*Objective:*
Give the material again in full, matching it exactly.

== == ==

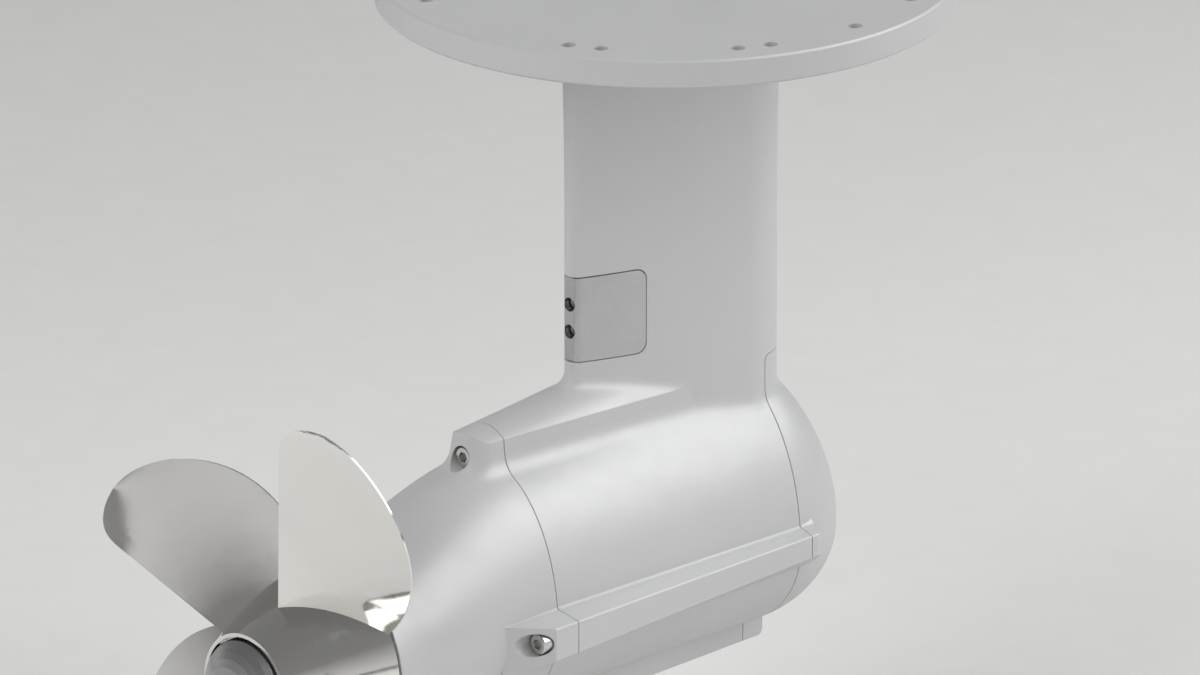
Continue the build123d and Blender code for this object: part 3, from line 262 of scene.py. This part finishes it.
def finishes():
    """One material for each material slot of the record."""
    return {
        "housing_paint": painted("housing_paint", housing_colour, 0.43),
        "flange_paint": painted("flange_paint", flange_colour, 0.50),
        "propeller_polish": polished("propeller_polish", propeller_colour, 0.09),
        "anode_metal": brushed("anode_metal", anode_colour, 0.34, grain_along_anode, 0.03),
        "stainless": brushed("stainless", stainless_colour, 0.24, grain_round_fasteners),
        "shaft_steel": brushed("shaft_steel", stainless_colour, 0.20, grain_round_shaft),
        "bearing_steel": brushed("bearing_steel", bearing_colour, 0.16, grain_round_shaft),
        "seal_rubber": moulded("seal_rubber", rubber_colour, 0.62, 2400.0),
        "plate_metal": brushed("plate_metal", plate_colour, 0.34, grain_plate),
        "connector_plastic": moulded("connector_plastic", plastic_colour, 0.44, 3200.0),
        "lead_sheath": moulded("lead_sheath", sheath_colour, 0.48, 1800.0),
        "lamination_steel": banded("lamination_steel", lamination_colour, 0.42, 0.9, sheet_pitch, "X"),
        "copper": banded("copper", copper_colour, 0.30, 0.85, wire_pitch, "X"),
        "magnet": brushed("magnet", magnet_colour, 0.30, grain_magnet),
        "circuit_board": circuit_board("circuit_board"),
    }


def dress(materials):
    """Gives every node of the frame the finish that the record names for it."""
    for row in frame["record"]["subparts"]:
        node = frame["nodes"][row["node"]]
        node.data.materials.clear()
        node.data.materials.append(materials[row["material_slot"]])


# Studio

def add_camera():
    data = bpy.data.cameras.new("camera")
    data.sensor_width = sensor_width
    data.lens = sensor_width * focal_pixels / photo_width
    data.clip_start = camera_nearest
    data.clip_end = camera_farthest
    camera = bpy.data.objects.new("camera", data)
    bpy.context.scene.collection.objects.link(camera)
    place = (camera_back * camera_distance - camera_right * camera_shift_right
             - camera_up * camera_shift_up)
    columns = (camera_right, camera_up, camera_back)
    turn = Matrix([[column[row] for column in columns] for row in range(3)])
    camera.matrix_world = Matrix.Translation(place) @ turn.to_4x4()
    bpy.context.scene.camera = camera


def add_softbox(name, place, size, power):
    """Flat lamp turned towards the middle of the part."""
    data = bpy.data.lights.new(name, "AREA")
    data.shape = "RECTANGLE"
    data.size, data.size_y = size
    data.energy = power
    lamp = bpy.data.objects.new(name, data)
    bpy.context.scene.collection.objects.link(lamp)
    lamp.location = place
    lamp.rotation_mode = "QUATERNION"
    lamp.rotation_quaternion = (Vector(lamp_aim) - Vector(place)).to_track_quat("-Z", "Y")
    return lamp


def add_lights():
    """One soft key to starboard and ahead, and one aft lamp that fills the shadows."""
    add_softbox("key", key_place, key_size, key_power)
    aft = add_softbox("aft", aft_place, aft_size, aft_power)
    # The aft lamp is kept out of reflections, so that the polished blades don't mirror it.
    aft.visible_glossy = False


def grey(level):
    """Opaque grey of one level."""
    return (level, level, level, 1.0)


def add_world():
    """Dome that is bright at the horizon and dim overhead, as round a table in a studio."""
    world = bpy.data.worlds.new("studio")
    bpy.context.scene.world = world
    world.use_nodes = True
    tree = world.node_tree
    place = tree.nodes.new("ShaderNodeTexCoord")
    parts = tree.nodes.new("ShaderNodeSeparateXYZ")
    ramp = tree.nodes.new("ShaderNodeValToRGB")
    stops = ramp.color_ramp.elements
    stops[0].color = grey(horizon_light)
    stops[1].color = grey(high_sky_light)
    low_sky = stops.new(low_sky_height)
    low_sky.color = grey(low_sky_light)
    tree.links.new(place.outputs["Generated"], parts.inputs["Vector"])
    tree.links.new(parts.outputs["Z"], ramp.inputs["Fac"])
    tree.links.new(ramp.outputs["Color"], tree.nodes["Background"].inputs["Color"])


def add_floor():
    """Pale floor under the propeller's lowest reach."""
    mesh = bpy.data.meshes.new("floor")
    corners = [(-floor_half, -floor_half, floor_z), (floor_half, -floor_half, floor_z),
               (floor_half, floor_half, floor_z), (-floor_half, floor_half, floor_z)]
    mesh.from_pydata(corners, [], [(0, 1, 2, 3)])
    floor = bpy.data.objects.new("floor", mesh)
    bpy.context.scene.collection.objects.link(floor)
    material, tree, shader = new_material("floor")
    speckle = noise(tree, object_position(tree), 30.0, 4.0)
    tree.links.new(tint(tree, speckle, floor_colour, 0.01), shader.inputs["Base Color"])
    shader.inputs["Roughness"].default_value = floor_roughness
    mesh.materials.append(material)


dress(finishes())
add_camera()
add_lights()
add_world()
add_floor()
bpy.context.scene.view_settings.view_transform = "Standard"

== == ==

*Expected answer:*
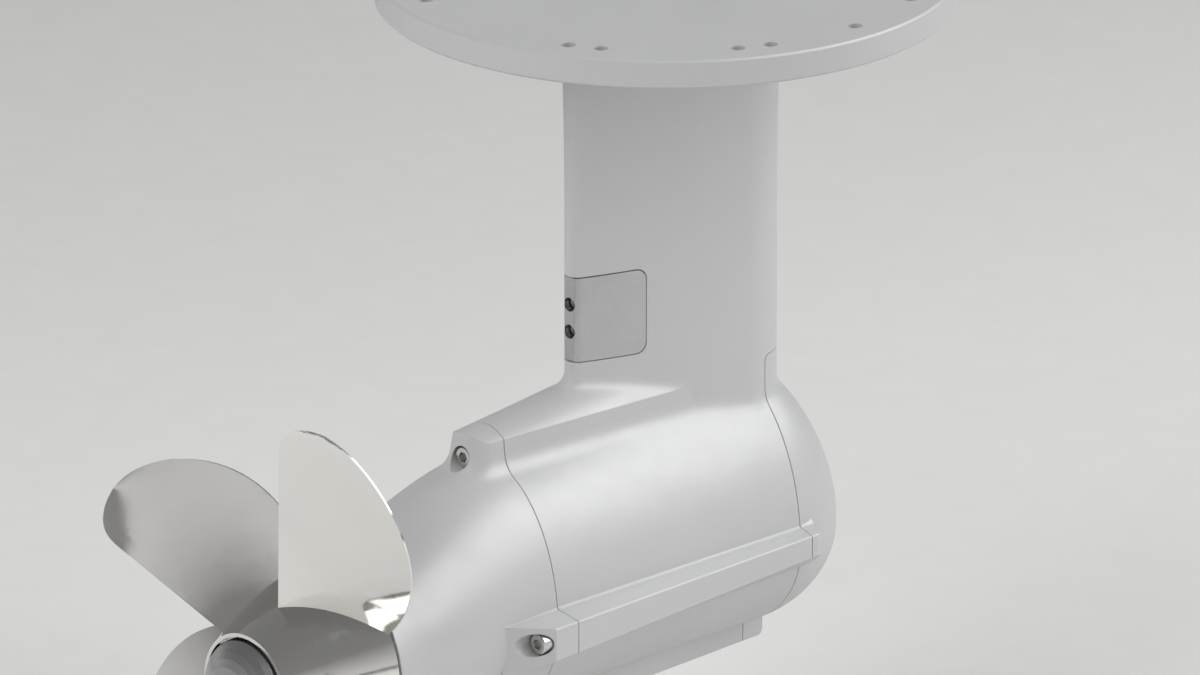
Continue the build123d and Blender code for this object: part 3, from line 262 of scene.py. This part finishes it.
def finishes():
    """One material for each material slot of the record."""
    return {
        "housing_paint": painted("housing_paint", housing_colour, 0.43),
        "flange_paint": painted("flange_paint", flange_colour, 0.50),
        "propeller_polish": polished("propeller_polish", propeller_colour, 0.09),
        "anode_metal": brushed("anode_metal", anode_colour, 0.34, grain_along_anode, 0.03),
        "stainless": brushed("stainless", stainless_colour, 0.24, grain_round_fasteners),
        "shaft_steel": brushed("shaft_steel", stainless_colour, 0.20, grain_round_shaft),
        "bearing_steel": brushed("bearing_steel", bearing_colour, 0.16, grain_round_shaft),
        "seal_rubber": moulded("seal_rubber", rubber_colour, 0.62, 2400.0),
        "plate_metal": brushed("plate_metal", plate_colour, 0.34, grain_plate),
        "connector_plastic": moulded("connector_plastic", plastic_colour, 0.44, 3200.0),
        "lead_sheath": moulded("lead_sheath", sheath_colour, 0.48, 1800.0),
        "lamination_steel": banded("lamination_steel", lamination_colour, 0.42, 0.9, sheet_pitch, "X"),
        "copper": banded("copper", copper_colour, 0.30, 0.85, wire_pitch, "X"),
        "magnet": brushed("magnet", magnet_colour, 0.30, grain_magnet),
        "circuit_board": circuit_board("circuit_board"),
    }


def dress(materials):
    """Gives every node of the frame the finish that the record names for it."""
    for row in frame["record"]["subparts"]:
        node = frame["nodes"][row["node"]]
        node.data.materials.clear()
        node.data.materials.append(materials[row["material_slot"]])


# Studio

def add_camera():
    data = bpy.data.cameras.new("camera")
    data.sensor_width = sensor_width
    data.lens = sensor_width * focal_pixels / photo_width
    data.clip_start = camera_nearest
    data.clip_end = camera_farthest
    camera = bpy.data.objects.new("camera", data)
    bpy.context.scene.collection.objects.link(camera)
    place = (camera_back * camera_distance - camera_right * camera_shift_right
             - camera_up * camera_shift_up)
    columns = (camera_right, camera_up, camera_back)
    turn = Matrix([[column[row] for column in columns] for row in range(3)])
    camera.matrix_world = Matrix.Translation(place) @ turn.to_4x4()
    bpy.context.scene.camera = camera


def add_softbox(name, place, size, power):
    """Flat lamp turned towards the middle of the part."""
    data = bpy.data.lights.new(name, "AREA")
    data.shape = "RECTANGLE"
    data.size, data.size_y = size
    data.energy = power
    lamp = bpy.data.objects.new(name, data)
    bpy.context.scene.collection.objects.link(lamp)
    lamp.location = place
    lamp.rotation_mode = "QUATERNION"
    lamp.rotation_quaternion = (Vector(lamp_aim) - Vector(place)).to_track_quat("-Z", "Y")
    return lamp


def add_lights():
    """One soft key to starboard and ahead, and one aft lamp that fills the shadows."""
    add_softbox("key", key_place, key_size, key_power)
    aft = add_softbox("aft", aft_place, aft_size, aft_power)
    # The aft lamp is kept out of reflections, so that the polished blades don't mirror it.
    aft.visible_glossy = False


def grey(level):
    """Opaque grey of one level."""
    return (level, level, level, 1.0)


def add_world():
    """Dome that is bright at the horizon and dim overhead, as round a table in a studio."""
    world = bpy.data.worlds.new("studio")
    bpy.context.scene.world = world
    world.use_nodes = True
    tree = world.node_tree
    place = tree.nodes.new("ShaderNodeTexCoord")
    parts = tree.nodes.new("ShaderNodeSeparateXYZ")
    ramp = tree.nodes.new("ShaderNodeValToRGB")
    stops = ramp.color_ramp.elements
    stops[0].color = grey(horizon_light)
    stops[1].color = grey(high_sky_light)
    low_sky = stops.new(low_sky_height)
    low_sky.color = grey(low_sky_light)
    tree.links.new(place.outputs["Generated"], parts.inputs["Vector"])
    tree.links.new(parts.outputs["Z"], ramp.inputs["Fac"])
    tree.links.new(ramp.outputs["Color"], tree.nodes["Background"].inputs["Color"])


def add_floor():
    """Pale floor under the propeller's lowest reach."""
    mesh = bpy.data.meshes.new("floor")
    corners = [(-floor_half, -floor_half, floor_z), (floor_half, -floor_half, floor_z),
               (floor_half, floor_half, floor_z), (-floor_half, floor_half, floor_z)]
    mesh.from_pydata(corners, [], [(0, 1, 2, 3)])
    floor = bpy.data.objects.new("floor", mesh)
    bpy.context.scene.collection.objects.link(floor)
    material, tree, shader = new_material("floor")
    speckle = noise(tree, object_position(tree), 30.0, 4.0)
    tree.links.new(tint(tree, speckle, floor_colour, 0.01), shader.inputs["Base Color"])
    shader.inputs["Roughness"].default_value = floor_roughness
    mesh.materials.append(material)


dress(finishes())
add_camera()
add_lights()
add_world()
add_floor()
bpy.context.scene.view_settings.view_transform = "Standard"